** Start Data section **

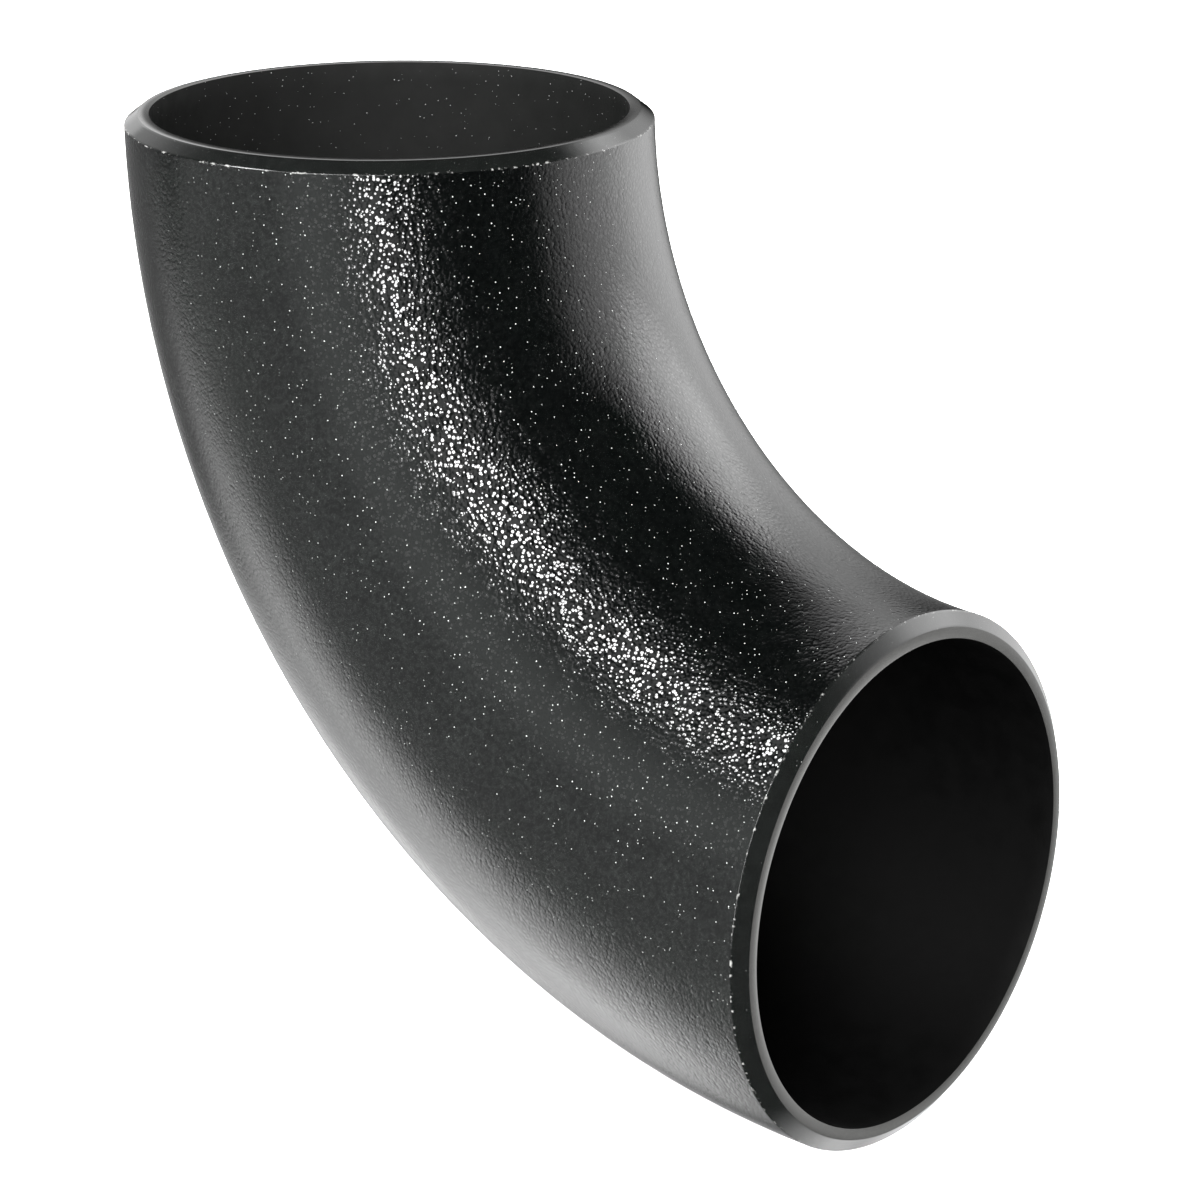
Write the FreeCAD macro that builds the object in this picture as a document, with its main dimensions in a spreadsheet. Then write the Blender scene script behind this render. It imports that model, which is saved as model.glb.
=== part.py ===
import FreeCAD, Part
import math
import os
import Sketcher

# Long-radius butt-weld pipe elbow: one hollow steel bend, both ends cut square and bevelled for welding.
# Frame: origin at the centre of the side weld face, +X out of that face, +Z out of the top weld face.
# The bend lies in the XZ plane, and its centre is straight above the origin.

SIZES = (
    ("outside_diameter", 76.1, "outside diameter of the tube, mm"),
    ("wall_thickness", 3.6, "wall of the tube, mm"),
    ("bend_radius", 95.0, "radius of the bend at the tube's centreline, mm"),
    ("bend_angle", 90.0, "turn from one weld face to the other, degrees"),
    ("root_face", 1.6, "width of the square land beside the bore, mm"),
    ("bevel_angle", 37.5, "slope of the bevel, from the weld face, degrees"),
    ("cut_overrun", 0.8, "how far the bevel cut runs out past the skin, mm"),
)
BORE_DIAMETER = "Sizes.outside_diameter - 2 * Sizes.wall_thickness"
LAND_RADIUS = "Sizes.outside_diameter / 2 - Sizes.wall_thickness + Sizes.root_face"
CUT_REACH = "Sizes.wall_thickness - Sizes.root_face + Sizes.cut_overrun"
CUT_DEPTH = f"({CUT_REACH}) * tan(Sizes.bevel_angle)"
FULL_TURN = 360.0
VOLUME_TOLERANCE = 0.01

# Ids that Sketcher gives to a sketch's own origin and vertical axis, and to a line's or circle's points.
ROOT_POINT = -1
VERTICAL_AXIS = -2
START, END, CENTRE = 1, 2, 3


def make_sheet(doc):
    sheet = doc.addObject("Spreadsheet::Sheet", "Sizes")
    for row, (alias, value, meaning) in enumerate(SIZES, start=1):
        sheet.set(f"A{row}", meaning)
        sheet.set(f"B{row}", str(value))
        sheet.setAlias(f"B{row}", alias)
    doc.recompute()
    return sheet


def origin_plane(body, role):
    return next(part for part in body.Origin.OriginFeatures if part.Role == role)


def sketch_on(body, role, name):
    sketch = body.newObject("Sketcher::SketchObject", name)
    sketch.AttachmentSupport = [(origin_plane(body, role), "")]
    sketch.MapMode = "FlatFace"
    return sketch


def drive(sketch, name, expression, *constraint):
    """Adds a dimension to the sketch, names it and ties it to the sheet."""
    index = sketch.addConstraint(Sketcher.Constraint(*constraint))
    sketch.renameConstraint(index, name)
    sketch.setExpression(f".Constraints.{name}", expression)


def draw_tube_section(body, sheet):
    """The ring of the tube on the side weld face, with the axis of the bend above it."""
    outside = sheet.outside_diameter
    bore = outside - 2 * sheet.wall_thickness
    height = sheet.bend_radius
    centre = FreeCAD.Vector(0, 0, 0)
    up = FreeCAD.Vector(0, 0, 1)
    sketch = sketch_on(body, "YZ_Plane", "tube_section")
    skin = sketch.addGeometry(Part.Circle(centre, up, outside / 2), False)
    hole = sketch.addGeometry(Part.Circle(centre, up, bore / 2), False)
    left = FreeCAD.Vector(-outside / 2, height, 0)
    right = FreeCAD.Vector(outside / 2, height, 0)
    axis = sketch.addGeometry(Part.LineSegment(left, right), True)
    for circle in (skin, hole):
        sketch.addConstraint(Sketcher.Constraint("Coincident", circle, CENTRE, ROOT_POINT, START))
    sketch.addConstraint(Sketcher.Constraint("Symmetric", axis, START, axis, END, VERTICAL_AXIS))
    drive(sketch, "outside", "Sizes.outside_diameter", "Diameter", skin, outside)
    drive(sketch, "bore", BORE_DIAMETER, "Diameter", hole, bore)
    drive(sketch, "bend_radius", "Sizes.bend_radius", "DistanceY", ROOT_POINT, START, axis, START, height)
    drive(sketch, "axis_length", "Sizes.outside_diameter", "DistanceX", axis, START, axis, END, outside)
    return sketch


def revolve_bend(body, section):
    bend = body.newObject("PartDesign::Revolution", "bend")
    bend.Profile = section
    bend.ReferenceAxis = (section, ["Axis0"])
    bend.setExpression("Angle", "Sizes.bend_angle")
    return bend


def draw_bevel_profile(body, sheet):
    """The triangle that one bevel cut takes off, from the edge of the land out past the skin."""
    land = sheet.outside_diameter / 2 - sheet.wall_thickness + sheet.root_face
    reach = sheet.wall_thickness - sheet.root_face + sheet.cut_overrun
    depth = reach * math.tan(math.radians(sheet.bevel_angle))
    corners = [
        FreeCAD.Vector(0, land, 0),
        FreeCAD.Vector(0, land + reach, 0),
        FreeCAD.Vector(-depth, land + reach, 0),
    ]
    sketch = sketch_on(body, "XZ_Plane", "bevel_profile")
    face, back, slope = (
        sketch.addGeometry(Part.LineSegment(corners[i], corners[(i + 1) % 3]), False) for i in range(3)
    )
    for first, second in ((face, back), (back, slope), (slope, face)):
        sketch.addConstraint(Sketcher.Constraint("Coincident", first, END, second, START))
    sketch.addConstraint(Sketcher.Constraint("PointOnObject", face, START, VERTICAL_AXIS))
    sketch.addConstraint(Sketcher.Constraint("Vertical", face))
    sketch.addConstraint(Sketcher.Constraint("Horizontal", back))
    drive(sketch, "land_radius", LAND_RADIUS, "DistanceY", ROOT_POINT, START, face, START, land)
    drive(sketch, "reach", CUT_REACH, "DistanceY", face, START, face, END, reach)
    drive(sketch, "depth", CUT_DEPTH, "DistanceX", back, END, back, START, depth)
    return sketch


def cut_side_bevel(body, profile):
    """Turns the triangle about the axis of the side end."""
    groove = body.newObject("PartDesign::Groove", "side_bevel")
    groove.Profile = profile
    groove.ReferenceAxis = (profile, ["H_Axis"])
    groove.Angle = FULL_TURN
    return groove


def place_middle_plane(body, sheet):
    """The plane halfway round the bend, across which one end is the mirror image of the other."""
    plane = body.newObject("PartDesign::Plane", "bend_middle")
    plane.AttachmentSupport = [(origin_plane(body, "YZ_Plane"), "")]
    plane.MapMode = "FlatFace"
    plane.AttachmentOffset = FreeCAD.Placement(
        FreeCAD.Vector(0, sheet.bend_radius, 0),
        FreeCAD.Rotation(FreeCAD.Vector(1, 0, 0), sheet.bend_angle / 2),
    )
    plane.setExpression(".AttachmentOffset.Base.y", "Sizes.bend_radius")
    plane.setExpression(".AttachmentOffset.Rotation.Angle", "Sizes.bend_angle / 2")
    return plane


def mirror_bevel(body, groove, plane):
    mirrored = body.newObject("PartDesign::Mirrored", "top_bevel")
    mirrored.Originals = [groove]
    mirrored.MirrorPlane = (plane, [""])
    body.Tip = mirrored
    return mirrored


def make_elbow(doc, sheet):
    body = doc.addObject("PartDesign::Body", "elbow_body")
    body.Label = "elbow_body"
    section = draw_tube_section(body, sheet)
    bend = revolve_bend(body, section)
    doc.recompute()
    profile = draw_bevel_profile(body, sheet)
    groove = cut_side_bevel(body, profile)
    doc.recompute()
    plane = place_middle_plane(body, sheet)
    doc.recompute()
    mirrored = mirror_bevel(body, groove, plane)
    doc.recompute()
    check_volumes(sheet, bend, groove, mirrored)
    return body


def agree(found, expected, what):
    if abs(found - expected) > VOLUME_TOLERANCE * expected:
        raise RuntimeError(f"{what}: {found:.1f} mm3, not {expected:.1f} mm3")


def check_volumes(sheet, bend, groove, mirrored):
    """Compares the tube and the metal that each bevel takes off with the volumes worked out by hand."""
    skin_radius = sheet.outside_diameter / 2
    bore_radius = skin_radius - sheet.wall_thickness
    land_radius = bore_radius + sheet.root_face
    ring = math.pi * (skin_radius**2 - bore_radius**2)
    tube = ring * sheet.bend_radius * math.radians(sheet.bend_angle)
    width = skin_radius - land_radius
    depth = width * math.tan(math.radians(sheet.bevel_angle))
    centroid_radius = land_radius + 2 * width / 3
    bevel = math.pi * centroid_radius * width * depth
    agree(bend.Shape.Volume, tube, "bend")
    agree(bend.Shape.Volume - groove.Shape.Volume, bevel, "side bevel")
    agree(groove.Shape.Volume - mirrored.Shape.Volume, bevel, "top bevel")


def check_document(doc, bodies):
    for item in doc.Objects:
        if "Invalid" in item.State or "Error" in item.State:
            raise RuntimeError(f"{item.Name} failed: {item.State}")
    for body in bodies:
        if body.Shape.isNull() or not body.Shape.isValid() or len(body.Shape.Solids) != 1:
            raise RuntimeError(f"{body.Label} isn't one sound solid")


def main():
    doc = FreeCAD.newDocument("pipe_elbow")
    sheet = make_sheet(doc)
    bodies = [make_elbow(doc, sheet)]
    check_document(doc, bodies)
    os.makedirs("parts", exist_ok=True)
    for body in bodies:
        body.Shape.exportStep(f"parts/{body.Label}.step")
        box = body.Shape.optimalBoundingBox(False)
        print(f"{body.Label}: {body.Shape.Volume:.1f} mm3, X {box.XMin:.3f} to {box.XMax:.3f},")
        print(f"  Y {box.YMin:.3f} to {box.YMax:.3f}, Z {box.ZMin:.3f} to {box.ZMax:.3f}")


main()
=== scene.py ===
import math
import bmesh
import bpy
from mathutils import Euler, Matrix, Vector


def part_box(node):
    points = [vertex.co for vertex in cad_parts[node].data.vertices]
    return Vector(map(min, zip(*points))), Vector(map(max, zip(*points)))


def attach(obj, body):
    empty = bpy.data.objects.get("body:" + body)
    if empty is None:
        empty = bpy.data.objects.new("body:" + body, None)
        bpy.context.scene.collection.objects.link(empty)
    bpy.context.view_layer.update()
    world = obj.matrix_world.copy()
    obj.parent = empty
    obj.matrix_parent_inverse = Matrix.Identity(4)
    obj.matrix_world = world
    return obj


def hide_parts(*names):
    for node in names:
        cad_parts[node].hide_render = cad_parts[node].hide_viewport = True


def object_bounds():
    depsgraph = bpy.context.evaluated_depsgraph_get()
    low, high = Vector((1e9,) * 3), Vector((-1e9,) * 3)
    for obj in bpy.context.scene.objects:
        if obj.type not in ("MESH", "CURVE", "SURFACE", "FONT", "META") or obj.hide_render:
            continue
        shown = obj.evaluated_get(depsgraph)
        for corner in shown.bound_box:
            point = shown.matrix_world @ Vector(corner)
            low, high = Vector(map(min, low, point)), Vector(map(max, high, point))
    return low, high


# A seamless long-radius pipe elbow: one steel bend in black paint, with both ends bevelled for welding.
# The side weld face lies in x = 0 and looks along +X. The top weld face looks along +Z.

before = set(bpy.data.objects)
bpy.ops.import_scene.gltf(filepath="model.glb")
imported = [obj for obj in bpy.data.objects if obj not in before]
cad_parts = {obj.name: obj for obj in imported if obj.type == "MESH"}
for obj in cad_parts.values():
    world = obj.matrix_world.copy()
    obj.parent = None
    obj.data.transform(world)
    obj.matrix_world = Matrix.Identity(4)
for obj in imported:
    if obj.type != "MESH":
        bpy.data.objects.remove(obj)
cad_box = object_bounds()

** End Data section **

*What needs to be done:* Both the line with "box = body.Shape.optimalBoundingBox(False)" and the line with "if empty is" belong in the answer; write them out exactly, with every line between.

*Solution:*
        box = body.Shape.optimalBoundingBox(False)
        print(f"{body.Label}: {body.Shape.Volume:.1f} mm3, X {box.XMin:.3f} to {box.XMax:.3f},")
        print(f"  Y {box.YMin:.3f} to {box.YMax:.3f}, Z {box.ZMin:.3f} to {box.ZMax:.3f}")


main()
=== scene.py ===
import math
import bmesh
import bpy
from mathutils import Euler, Matrix, Vector


def part_box(node):
    points = [vertex.co for vertex in cad_parts[node].data.vertices]
    return Vector(map(min, zip(*points))), Vector(map(max, zip(*points)))


def attach(obj, body):
    empty = bpy.data.objects.get("body:" + body)
    if empty is None:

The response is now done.